Reprinted with permission from Cherry Bombe: The Cookbook

Hearty Sides: Three-Cheese Cauliflower Gratin
No Ratings
Prep Time
20
minutes
Cook Time
45
minutes
Servings
6
cauliflower (1)
Total time: 1 hour, 5 minutes
Ingredients
  • kosher salt
  • 4 bay leaves
  • 1 1/2 teaspoons whole black peppercorns
  • 1 head cauliflower
  • 4 tablespoons unsalted butter
  • 1 tablespoon Dijon mustard
  • 3 tablespoons all-purpose flour
  • 1 cup whole milk
  • 1 cup heavy cream
  • 2 cups shredded mixed cheeses (provolone, smoked cheddar and/or medium cheddar)
  • freshly ground black pepper
  • smoked sea salt
Directions
  1. Bring some salted water to a boil in a large stockpot. Add the bay leaves and peppercorns. Blanch the cauliflower florets for 4 minutes, until tender but firm. Drain and rinse under cold water. Discard the bay leaves and peppercorns and set the florets aside in a large bowl.
  2. Preheat the oven to 400°F.
  3. Melt the butter with the Dijon mustard in a medium saucepan over low heat. Cook for 1 to 2 minutes, allowing the mixture to brown slightly. Add the flour and cook, stirring continuously with a wooden spoon, for 2 minutes. Working gradually, whisk in the milk and the cream. Increase the heat to medium, bring to a boil, then remove from the heat and stir in the cheese.

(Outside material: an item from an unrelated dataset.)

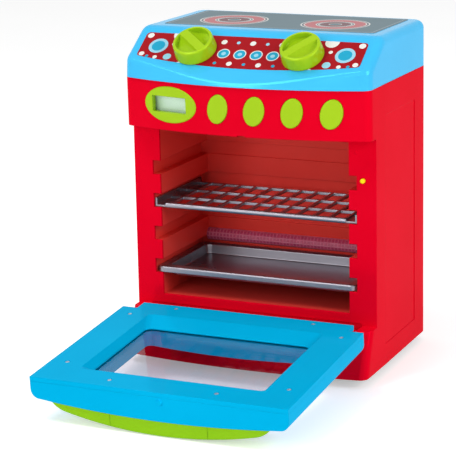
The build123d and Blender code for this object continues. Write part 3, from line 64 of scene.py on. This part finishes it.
back = Vector((
    sin(camera_yaw) * cos(camera_pitch),
    -cos(camera_yaw) * cos(camera_pitch),
    sin(camera_pitch),
))
level_right = Vector((cos(camera_yaw), sin(camera_yaw), 0))
level_up = back.cross(level_right)
right = level_right * cos(camera_roll) + level_up * sin(camera_roll)
up = level_up * cos(camera_roll) - level_right * sin(camera_roll)

lens = bpy.data.cameras.new("camera")
lens.sensor_width = 36.0
lens.lens = lens.sensor_width * focal_px / image_px
lens.shift_x = 0.5 - centre_px[0] / image_px
lens.shift_y = centre_px[1] / image_px - 0.5
camera = bpy.data.objects.new("camera", lens)
bpy.context.scene.collection.objects.link(camera)
turn = Matrix((right, up, back)).transposed().to_4x4()
camera.matrix_world = Matrix.Translation(camera_place) @ turn
bpy.context.scene.camera = camera

# ---- Materials -------------------------------------------------------------


def linear(colour):
    """Scene-linear value of an 8-bit display colour."""
    out = []
    for value in colour:
        share = value / 255
        out.append(share / 12.92 if share <= 0.04045 else ((share + 0.055) / 1.055) ** 2.4)
    return (*out, 1.0)


noise_span = (0.3, 0.7)     # most of a noise's values lie between these
edge_samples = 8


class Finish:
    """A node material that reads Object coordinates."""

    def __init__(self, name):
        self.material = bpy.data.materials.new(name)
        self.material.use_nodes = True
        self.tree = self.material.node_tree
        self.shader = self.tree.nodes["Principled BSDF"]
        self.place = self.node("ShaderNodeTexCoord").outputs["Object"]

    def node(self, kind, **values):
        made = self.tree.nodes.new(kind)
        for key, value in values.items():
            setattr(made, key, value)
        return made

    def link(self, source, target):
        self.tree.links.new(source, target)

    def noise(self, scale, detail=3.0):
        made = self.node("ShaderNodeTexNoise")
        made.inputs["Scale"].default_value = scale
        made.inputs["Detail"].default_value = detail
        self.link(self.place, made.inputs["Vector"])
        return made.outputs["Fac"]

    def math(self, operation, first, second=0.0):
        """A sum on two values, each a number or a socket."""
        made = self.node("ShaderNodeMath", operation=operation)
        for index, value in enumerate((first, second)):
            if isinstance(value, (int, float)):
                made.inputs[index].default_value = value
            else:
                self.link(value, made.inputs[index])
        return made.outputs["Value"]

    def vector(self, operation, first, second):
        made = self.node("ShaderNodeVectorMath", operation=operation)
        for index, value in enumerate((first, second)):
            if isinstance(value, (tuple, Vector)):
                made.inputs[index].default_value = value
            else:
                self.link(value, made.inputs[index])
        return made.outputs["Value" if operation == "DISTANCE" else "Vector"]

    def spread(self, source, low, high):
        """A noise moved to run between two values."""
        made = self.node("ShaderNodeMapRange")
        made.inputs["From Min"].default_value, made.inputs["From Max"].default_value = noise_span
        made.inputs["To Min"].default_value = low
        made.inputs["To Max"].default_value = high
        self.link(source, made.inputs["Value"])
        return made.outputs["Result"]

    def mix(self, share, first, second):
        """Colour between two, each a display colour or a socket."""
        made = self.node("ShaderNodeMix", data_type="RGBA")
        self.link(share, made.inputs["Factor"])
        for colour, key in ((first, 6), (second, 7)):
            if isinstance(colour, tuple):
                made.inputs[key].default_value = linear(colour)
            else:
                self.link(colour, made.inputs[key])
        return made.outputs[2]

    def drift(self, colour, amount, scale=14.0):
        """Faint broad variation of a colour."""
        darker = tuple(max(0, value - amount) for value in colour)
        lighter = tuple(min(255, value + amount) for value in colour)
        return self.mix(self.noise(scale), darker, lighter)

    def colour(self, source):
        self.link(source, self.shader.inputs["Base Color"])

    def roughness(self, middle, swing=0.15, scale=7.0):
        wear = self.spread(self.noise(scale, 1.0), middle * (1 - swing), middle * (1 + swing))
        self.link(wear, self.shader.inputs["Roughness"])

    def bump(self, height, distance):
        """Fine relief that light alone shows."""
        made = self.node("ShaderNodeBump")
        made.inputs["Distance"].default_value = distance
        self.link(height, made.inputs["Height"])
        self.link(made.outputs["Normal"], self.shader.inputs["Normal"])

    def soft_edges(self, radius):
        """Light rounds the edges by this much, as a mould's corners do."""
        made = self.node("ShaderNodeBevel", samples=edge_samples)
        made.inputs["Radius"].default_value = radius
        self.link(made.outputs["Normal"], self.shader.inputs["Normal"])

    def gloss(self, metallic=0.0, specular=0.5):
        self.shader.inputs["Metallic"].default_value = metallic
        self.shader.inputs["Specular IOR Level"].default_value = specular


edge_radius = 0.9 * mm

# Share of each gloss that takes the material's own tint
plastic_tint = 0.1
skin_tint = 0.08
silver_tint = 0.88
steel_tint = 0.6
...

Pour over the cauliflower and gently toss to combine. Season with some salt and pepper.
  4. Fill a 10-inch cast-iron skillet with the cauliflower mixture, top with additional cheese, and bake for 20 to 25 minutes, until the top is browned. Put a baking sheet on the rack underneath the skillet to catch any cheese that might bubble over. Remove from the oven, finish with the smoked salt, if desired, and serve.